[SHORT TASK]
Identify the lines that contain the word "joints", then copy them.
━━━ INPUT MATERIAL
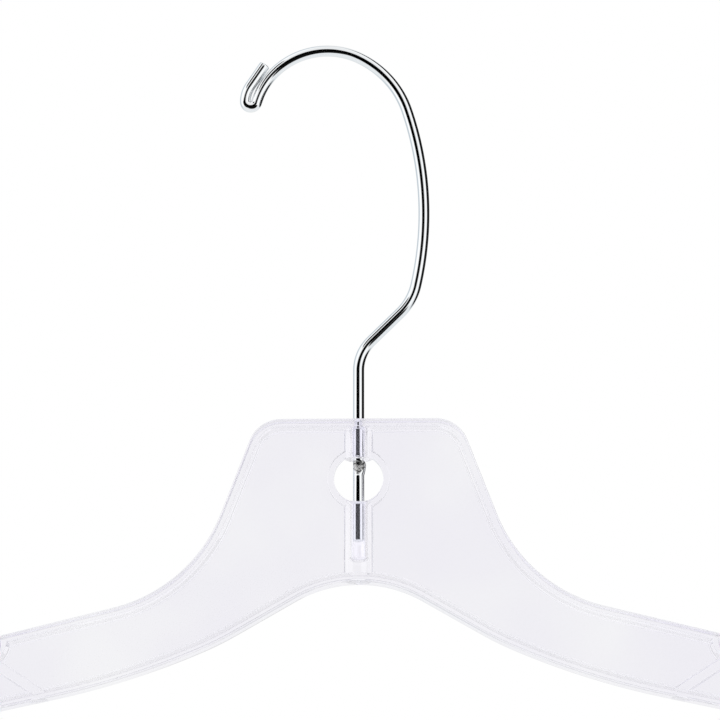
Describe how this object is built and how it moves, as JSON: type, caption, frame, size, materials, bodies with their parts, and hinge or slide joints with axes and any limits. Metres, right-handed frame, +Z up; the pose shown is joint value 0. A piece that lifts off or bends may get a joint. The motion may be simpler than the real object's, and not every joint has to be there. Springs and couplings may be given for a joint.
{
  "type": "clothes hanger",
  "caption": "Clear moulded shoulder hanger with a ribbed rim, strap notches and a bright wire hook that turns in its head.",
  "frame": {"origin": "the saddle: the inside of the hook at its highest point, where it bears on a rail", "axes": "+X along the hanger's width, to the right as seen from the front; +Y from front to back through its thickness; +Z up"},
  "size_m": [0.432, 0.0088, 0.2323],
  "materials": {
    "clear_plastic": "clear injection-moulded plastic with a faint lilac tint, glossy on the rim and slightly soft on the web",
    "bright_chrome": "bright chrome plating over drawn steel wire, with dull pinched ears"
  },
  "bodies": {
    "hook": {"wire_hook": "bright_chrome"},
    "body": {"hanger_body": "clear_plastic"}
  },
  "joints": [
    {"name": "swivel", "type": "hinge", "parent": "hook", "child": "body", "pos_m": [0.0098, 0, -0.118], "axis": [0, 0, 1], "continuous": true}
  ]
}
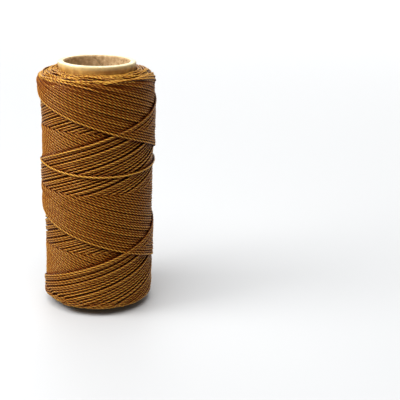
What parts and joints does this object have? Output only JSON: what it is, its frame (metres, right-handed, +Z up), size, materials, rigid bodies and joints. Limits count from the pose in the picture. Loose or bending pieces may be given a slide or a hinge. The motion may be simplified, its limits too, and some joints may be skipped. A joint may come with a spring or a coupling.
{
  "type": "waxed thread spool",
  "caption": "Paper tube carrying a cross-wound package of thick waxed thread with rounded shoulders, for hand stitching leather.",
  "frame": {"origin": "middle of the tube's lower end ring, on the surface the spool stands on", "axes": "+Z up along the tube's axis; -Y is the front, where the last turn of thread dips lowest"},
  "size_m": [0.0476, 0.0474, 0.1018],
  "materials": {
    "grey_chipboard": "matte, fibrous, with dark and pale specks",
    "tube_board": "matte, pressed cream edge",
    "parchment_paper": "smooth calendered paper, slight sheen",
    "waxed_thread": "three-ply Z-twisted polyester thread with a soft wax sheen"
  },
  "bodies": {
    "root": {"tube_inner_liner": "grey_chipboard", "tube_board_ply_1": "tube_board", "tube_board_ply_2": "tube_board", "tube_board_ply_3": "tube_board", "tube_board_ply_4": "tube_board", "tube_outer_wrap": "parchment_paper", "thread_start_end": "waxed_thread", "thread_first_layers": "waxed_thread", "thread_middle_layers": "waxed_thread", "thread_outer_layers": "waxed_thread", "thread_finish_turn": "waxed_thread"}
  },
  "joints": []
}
━━━━━━
━━━ INPUT MATERIAL
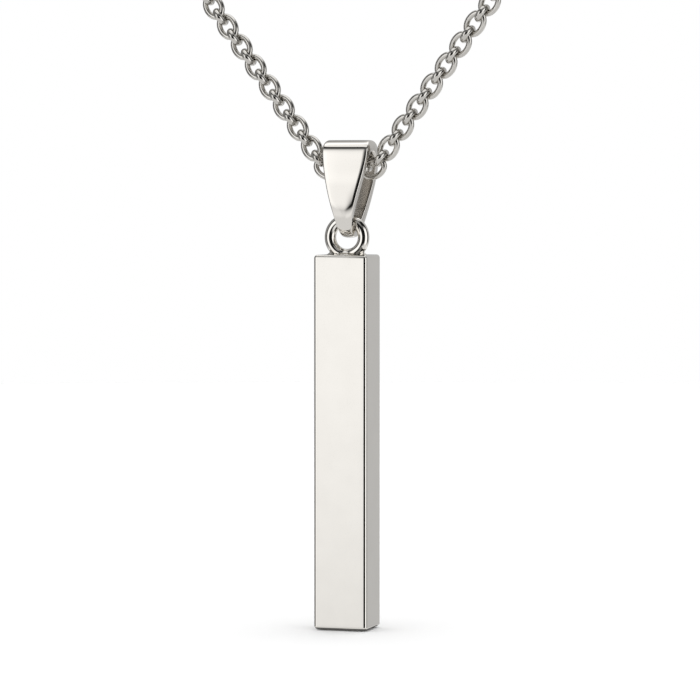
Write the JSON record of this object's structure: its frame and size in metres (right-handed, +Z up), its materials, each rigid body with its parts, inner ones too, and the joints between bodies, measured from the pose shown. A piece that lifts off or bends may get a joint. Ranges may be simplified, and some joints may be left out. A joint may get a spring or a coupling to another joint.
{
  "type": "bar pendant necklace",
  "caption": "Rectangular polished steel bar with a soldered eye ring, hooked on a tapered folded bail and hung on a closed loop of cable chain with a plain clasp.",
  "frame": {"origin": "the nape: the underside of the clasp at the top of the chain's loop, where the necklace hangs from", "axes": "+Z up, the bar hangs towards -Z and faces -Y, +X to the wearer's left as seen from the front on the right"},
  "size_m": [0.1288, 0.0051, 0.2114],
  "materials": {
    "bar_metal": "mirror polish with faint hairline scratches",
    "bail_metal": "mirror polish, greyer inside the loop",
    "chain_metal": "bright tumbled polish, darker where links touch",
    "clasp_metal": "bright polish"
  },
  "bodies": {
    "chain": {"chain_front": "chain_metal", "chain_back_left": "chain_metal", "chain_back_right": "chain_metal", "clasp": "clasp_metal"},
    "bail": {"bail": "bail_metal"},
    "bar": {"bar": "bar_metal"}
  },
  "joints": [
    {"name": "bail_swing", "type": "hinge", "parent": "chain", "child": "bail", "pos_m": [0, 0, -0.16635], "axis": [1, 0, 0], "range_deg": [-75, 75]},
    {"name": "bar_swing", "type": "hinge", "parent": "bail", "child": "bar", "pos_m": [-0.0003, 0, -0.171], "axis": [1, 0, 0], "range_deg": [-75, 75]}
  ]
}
━━━━━━
[RESULT FOR THIS TASK]
Describe how this object is built and how it moves, as JSON: type, caption, frame, size, materials, bodies with their parts, and hinge or slide joints with axes and any limits. Metres, right-handed frame, +Z up; the pose shown is joint value 0. A piece that lifts off or bends may get a joint. The motion may be simpler than the real object's, and not every joint has to be there. Springs and couplings may be given for a joint.
  "joints": [
What parts and joints does this object have? Output only JSON: what it is, its frame (metres, right-handed, +Z up), size, materials, rigid bodies and joints. Limits count from the pose in the picture. Loose or bending pieces may be given a slide or a hinge. The motion may be simplified, its limits too, and some joints may be skipped. A joint may come with a spring or a coupling.
  "joints": []
Write the JSON record of this object's structure: its frame and size in metres (right-handed, +Z up), its materials, each rigid body with its parts, inner ones too, and the joints between bodies, measured from the pose shown. A piece that lifts off or bends may get a joint. Ranges may be simplified, and some joints may be left out. A joint may get a spring or a coupling to another joint.
  "joints": [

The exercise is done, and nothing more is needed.